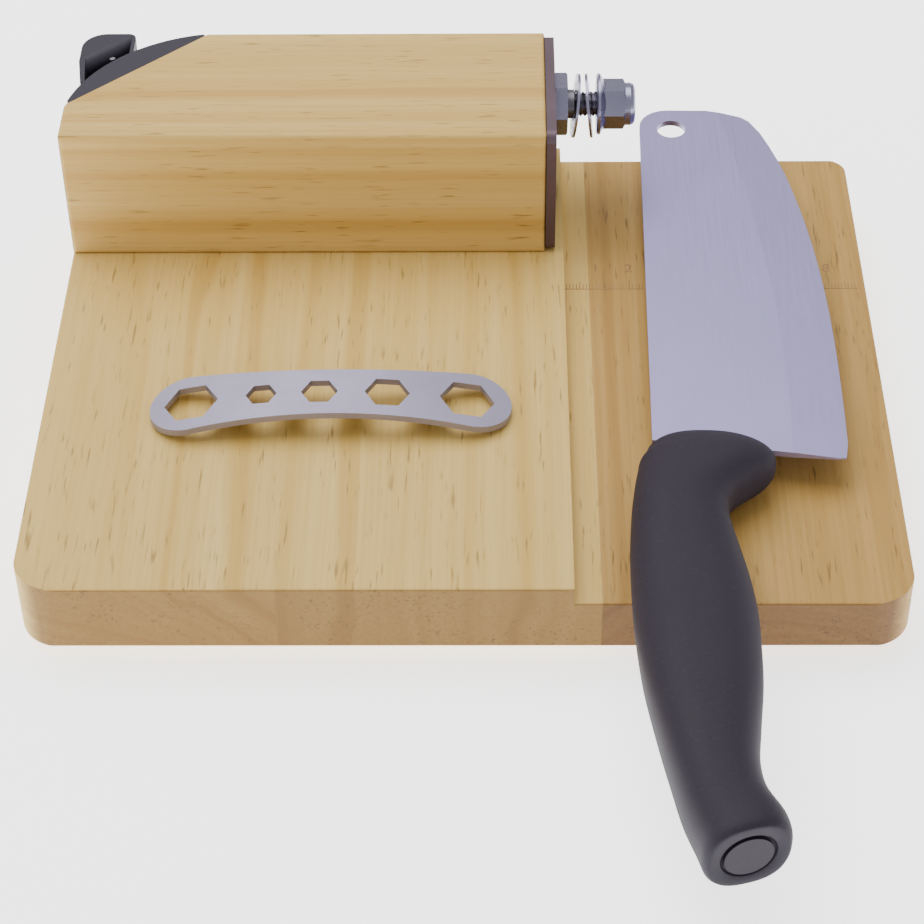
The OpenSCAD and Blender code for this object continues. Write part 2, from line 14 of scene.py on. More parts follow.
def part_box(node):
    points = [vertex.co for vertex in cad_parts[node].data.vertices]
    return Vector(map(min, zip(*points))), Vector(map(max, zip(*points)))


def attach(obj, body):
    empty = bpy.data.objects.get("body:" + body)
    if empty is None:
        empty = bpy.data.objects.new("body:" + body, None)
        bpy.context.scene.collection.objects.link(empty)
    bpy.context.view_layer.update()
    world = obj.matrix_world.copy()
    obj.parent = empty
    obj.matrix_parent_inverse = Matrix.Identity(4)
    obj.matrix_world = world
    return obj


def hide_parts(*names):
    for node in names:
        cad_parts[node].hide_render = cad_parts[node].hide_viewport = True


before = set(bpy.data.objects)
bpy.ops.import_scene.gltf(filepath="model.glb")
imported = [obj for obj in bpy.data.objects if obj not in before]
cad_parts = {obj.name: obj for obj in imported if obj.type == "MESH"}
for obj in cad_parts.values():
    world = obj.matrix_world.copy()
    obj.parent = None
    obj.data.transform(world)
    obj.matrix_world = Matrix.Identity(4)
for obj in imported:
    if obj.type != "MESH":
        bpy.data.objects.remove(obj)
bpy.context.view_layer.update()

* * * * *

**SET TASK**
Repeat the material above in full, keeping every word.

**COMPLETE RESPONSE**
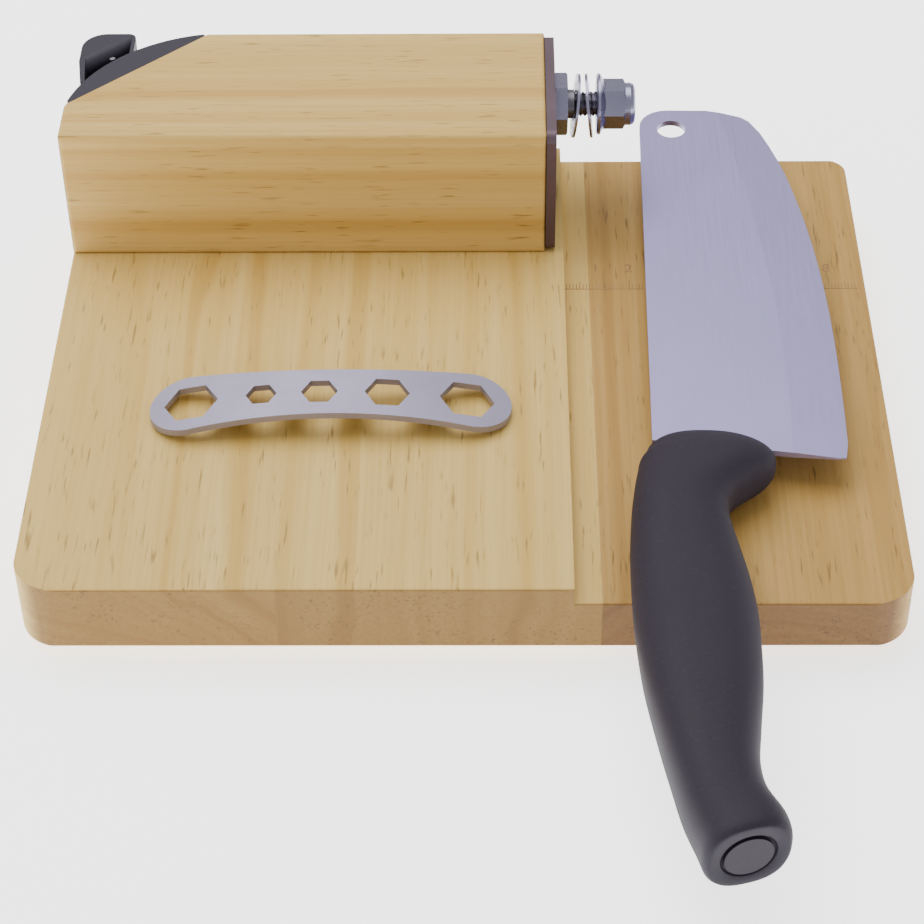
The OpenSCAD and Blender code for this object continues. Write part 2, from line 14 of scene.py on. More parts follow.
def part_box(node):
    points = [vertex.co for vertex in cad_parts[node].data.vertices]
    return Vector(map(min, zip(*points))), Vector(map(max, zip(*points)))


def attach(obj, body):
    empty = bpy.data.objects.get("body:" + body)
    if empty is None:
        empty = bpy.data.objects.new("body:" + body, None)
        bpy.context.scene.collection.objects.link(empty)
    bpy.context.view_layer.update()
    world = obj.matrix_world.copy()
    obj.parent = empty
    obj.matrix_parent_inverse = Matrix.Identity(4)
    obj.matrix_world = world
    return obj


def hide_parts(*names):
    for node in names:
        cad_parts[node].hide_render = cad_parts[node].hide_viewport = True


before = set(bpy.data.objects)
bpy.ops.import_scene.gltf(filepath="model.glb")
imported = [obj for obj in bpy.data.objects if obj not in before]
cad_parts = {obj.name: obj for obj in imported if obj.type == "MESH"}
for obj in cad_parts.values():
    world = obj.matrix_world.copy()
    obj.parent = None
    obj.data.transform(world)
    obj.matrix_world = Matrix.Identity(4)
for obj in imported:
    if obj.type != "MESH":
        bpy.data.objects.remove(obj)
bpy.context.view_layer.update()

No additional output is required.